Monday’s talks are nothing more than window dressing at this point. Never say never, but no one close to the NHL labor talks believe the two sides are close to reaching an agreement.
The distrust – continues to grow, the innuendoes and rumors, heading from bad to worse.
Friday, citing unnamed multiple sources, the Philadelphia Daily News reported that Philadelphia Flyers owner Ed Snider, “once seen as a supporter of the Bettman's push to rein in the players' share of revenue, has soured on the process after it became apparent that a deal would not be brokered in time for a Dec. 1 puck drop.”

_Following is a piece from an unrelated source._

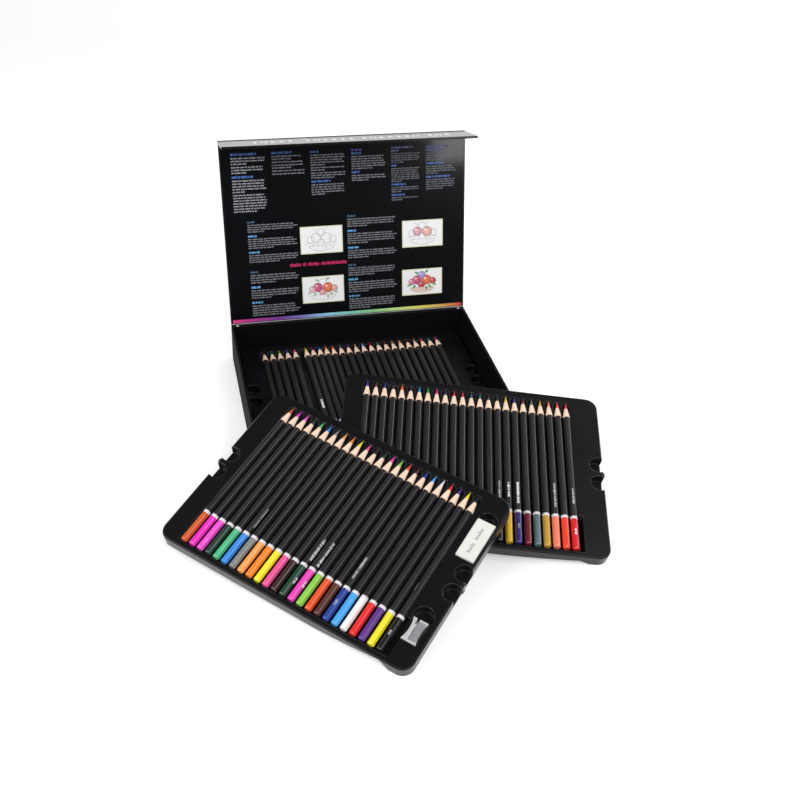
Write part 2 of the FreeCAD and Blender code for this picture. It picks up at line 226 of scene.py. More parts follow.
def surface(name, base, rough, grain, swing, bevel, depth, edge_highlight_and_wear_tone, edge_highlight_and_wear_share, **values):
    # a mottled surface whose edges are rounded and a little lighter: the lighter edges are a painted
    # highlight, which on the paper boards also stands for wear
    mat, tree, shader = new_material(name)
    coords = add(tree, "ShaderNodeTexCoord")
    stretched = add(tree, "ShaderNodeMapping", {"Vector": coords.outputs["Object"]}, Scale=grain)
    noise = add(tree, "ShaderNodeTexNoise", {"Vector": stretched.outputs[0]}, Scale=1.0,
                Detail=GRAIN_DETAIL)
    soft = use(tree, SOFTENED, {"Pattern": noise.outputs["Fac"]}, Radius=bevel * MM, Depth=depth * MM)
    share = add(tree, "ShaderNodeMath", {0: soft["Edge"], 1: noise.outputs["Fac"]}, operation="MULTIPLY")
    # painted highlight along the edges, broken up by the grain; on the paper boards it also stands for worn
    # edges
    highlight_and_wear = add(tree, "ShaderNodeMath", {0: share.outputs[0]}, operation="MULTIPLY")
    highlight_and_wear.inputs[1].default_value = 2 * edge_highlight_and_wear_share
    mix = add(tree, "ShaderNodeMix", {0: highlight_and_wear.outputs[0]}, data_type="RGBA")
    mix.inputs[6].default_value, mix.inputs[7].default_value = base, edge_highlight_and_wear_tone
    tone = use(tree, TONED, {"Pattern": noise.outputs["Fac"], "Colour": mix.outputs[2]},
               Swing=swing, Rough=rough)
    tree.links.new(tone["Colour"], shader.inputs["Base Color"])
    tree.links.new(tone["Roughness"], shader.inputs["Roughness"])
    tree.links.new(soft["Normal"], shader.inputs["Normal"])
    set_shader(shader, **values)
    return mat, tree, shader


def glossier_walls(tree, shader):
    # a clear coat on the steep faces only
    face = add(tree, "ShaderNodeNewGeometry")
    split = add(tree, "ShaderNodeSeparateXYZ", {0: face.outputs["True Normal"]})
    upright = add(tree, "ShaderNodeMath", {0: split.outputs["Z"]}, operation="ABSOLUTE")
    steep = map_range(tree, upright.outputs[0], STEEP_FACES, (WALL_COAT, 0.0))
    tree.links.new(steep.outputs[0], shader.inputs["Coat Weight"])


def even(size):
    return (size, size, size)


# the edge tones below are painted highlights on rims, scoops and corners; on the paper boards they are partly
# wear as well
wrap_gloss = surface("wrap_gloss", srgb(9, 10, 13), rough=0.2, grain=even(60), swing=0.4, bevel=0.6,
                     depth=0.02, edge_highlight_and_wear_tone=srgb(70, 70, 74), edge_highlight_and_wear_share=0.4)[0]
sheet_black = surface("sheet_black", srgb(6, 7, 11), rough=0.25, grain=even(60), swing=0.4, bevel=0.3,
                      depth=0.01, edge_highlight_and_wear_tone=srgb(60, 60, 66), edge_highlight_and_wear_share=0.3,
                      Specular_IOR_Level=0.1, Coat_Weight=0.3, Coat_Roughness=0.08)[0]
wrap_dull = surface("wrap_dull", srgb(13, 13, 15), rough=0.7, grain=even(220), swing=0.5, bevel=0.6,
                    depth=0.05, edge_highlight_and_wear_tone=srgb(90, 90, 92), edge_highlight_and_wear_share=0.5, Specular_IOR_Level=0.05)[0]
tray_black, tree, shader = surface("tray_black", srgb(16, 15, 18), rough=0.28, grain=even(45), swing=0.3,
                                   bevel=0.9, depth=0.02, edge_highlight_and_wear_tone=srgb(104, 102, 106), edge_highlight_and_wear_share=0.7,
                                   Specular_IOR_Level=0.25, Coat_Roughness=0.25, Coat_IOR=1.35)
glossier_walls(tree, shader)
eraser_white = surface("eraser_white", srgb(226, 226, 219), rough=0.6, grain=even(130), swing=0.1, bevel=0.8,
                       depth=0.1, edge_highlight_and_wear_tone=srgb(240, 240, 236), edge_highlight_and_wear_share=0.3,
                       Specular_IOR_Level=0.3, Subsurface_Weight=0.05)[0]
alloy = surface("alloy", srgb(206, 205, 207), rough=0.46, grain=(300, 60, 300), swing=0.3, bevel=0.3,
                depth=0.04, edge_highlight_and_wear_tone=srgb(244, 244, 246), edge_highlight_and_wear_share=0.2, Metallic=0.3)[0]
steel = surface("steel", srgb(176, 176, 180), rough=0.3, grain=(1600, 130, 1600), swing=0.3, bevel=0.1,
                depth=0.02, edge_highlight_and_wear_tone=srgb(226, 226, 230), edge_highlight_and_wear_share=0.5, Metallic=0.5)[0]
silver = surface("silver", srgb(236, 236, 238), rough=0.25, grain=(700, 60, 700), swing=0.2, bevel=0.3,
                 depth=0.02, edge_highlight_and_wear_tone=srgb(250, 250, 250), edge_highlight_and_wear_share=0.5, Metallic=0.2)[0]
print("surfaces", wrap_gloss.name, wrap_dull.name, tray_black.name, alloy.name)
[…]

Snider released a statement Saturday afternoon, saying: “An article appearing in today's Philadelphia Daily News is absolutely erroneous. I am a solid supporter of National Hockey League Commissioner Gary Bettman and the League in this unfortunate situation. Like all fans, players, owners and League officials, I am extremely hopeful that an agreement can be reached and we can eventually be playing hockey again soon. League rules prevent me and all owners from making any comments on the labor negotiations. I will continue to honor that and not make any further comments."
The media has sided with the NHLPA throughout most of the NHL stoppage now in its 65th day. Other than occasionally speaking at media conferences Gary Bettman hasn’t talked to the media, his Bill Daly his deputy has handled most of the media requests. On the player side many NHL players have talked to the media. NHLPA executive director Don Fehr like Bettman has let his number two Steve Fehr (his brother) handle most of the media requests. The players speaking with the media represents a gold mine for the media, Ian White precious sound bites.
The NHL and the NHLPA will reach an agreement on a new CBA sooner rather than later. Last year the NBA and the NBA Players Association reached an agreement that ended NBA lockout on Friday November 25, the day after Thanksgiving Day. Could the NHL duplicate the NBA’s magical 2011 Thanksgiving weekend labor gift? Not likely, but expect the NHL and the NHLPA to agree on a new CBA sometime in the next three weeks, with the NHL season starting between Christmas Day and New Year’s Day.